Kalbin Cilası: Kuran ve Ölümü Hatırlamak
Abdullah ibn-i Ömer (r.a.)’dan, Resûl-i Ekrem (s.a.v.) şöyle buyurmuştur: “Muhakkak bu kalpler kendisine su değen demirin paslandığı gibi paslanır.” “Onun cilası nedir Ya Resûlallâh?” denilince, Hz. Peygamber (s.a.v.) “Ölümü çok hatırlamak ve Kur’ân okumaktır” buyurdu. (Beyhâki)
Su değince demirin paslandığı gibi, günahların çokluğu ve Allâhü Te‘âlâ’nın zikrinden gafil olmaktan dolayı kalpler de paslanır. Kur’ân-ı Kerîm’i okumak ve ölümü hatırlamak onun için cilâ görevi yapar. Kalp aynaya benzer, ne kadar kararırsa Allâh (c.c.)’un ma’rifeti ona o kadar az yansır. Ne kadar temiz ve parlak olursa Marifetullah’ın yansıması o kadar açık ve net olur. Bundan dolayı kişi ne kadar şehvanî ve şeytanî günâhlara müptelâ olursa, o kadar Allâh (c.c.)’un marifetinden (onu tanımaktan) uzaklaşır. İşte bu aynanın temizlenmesi için mürşidler bir zikir yoluna girmeyi, nefsini kırmayı ve onu yenmek için gayret etmeyi, zikirler ve özel ibâdetlerle meşgul olmayı tavsiye etmektedirler. Hadislerde şöyle geçmektedir: “Kul bir günâh işlediği zaman kalbinde bir siyah nokta belirir. Eğer gerçek bir tövbe ederse o nokta silinir. Yoksa ikinci bir günâh işlerse ikinci defa bir siyah nokta belirir. Bu şekilde günâhlara devam ettikçe git gide o noktalar çoğalır, kalp tamamen siyahlaşır. Sonra kalp hayra hiç rağbet etmez.
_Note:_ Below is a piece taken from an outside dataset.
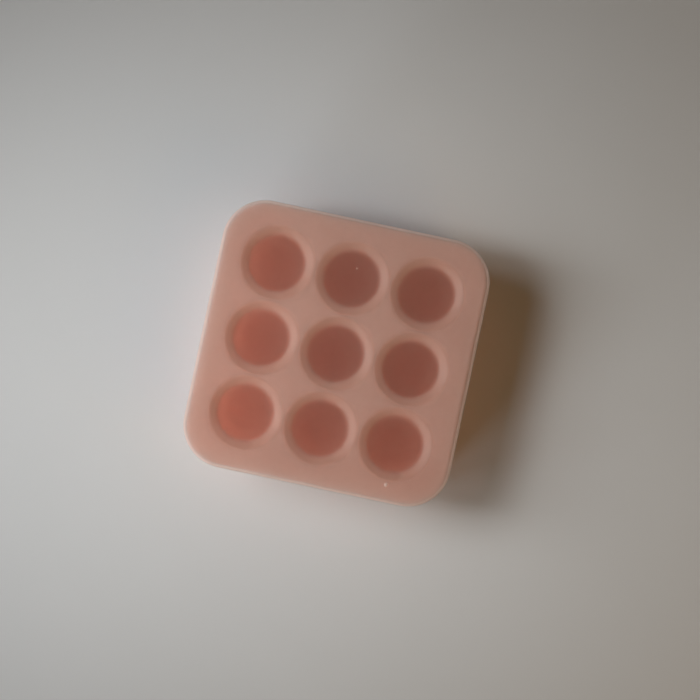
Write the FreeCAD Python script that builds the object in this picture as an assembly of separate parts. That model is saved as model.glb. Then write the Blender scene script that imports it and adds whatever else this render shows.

Aksine yalnız şerre meyleder.” Kur’ân-ı Kerîm’in şu âyetinde buna işaret vardır: “Hayır! Doğrusu onların kazandıkları günâhlar, kalplerini paslandırmıştır.” (Mutaffifin s. 14)
Bir hadîs-i şerîfte Resûl-i Ekrem (s.a.v.) şöyle buyurmuştur: “Size iki vaiz (nasihâtçi) bırakıyorum. Biri konuşan, diğeri susan. Konuşan Kur’ân-ı Kerîm, susan ise ölümü hatırlamaktır.”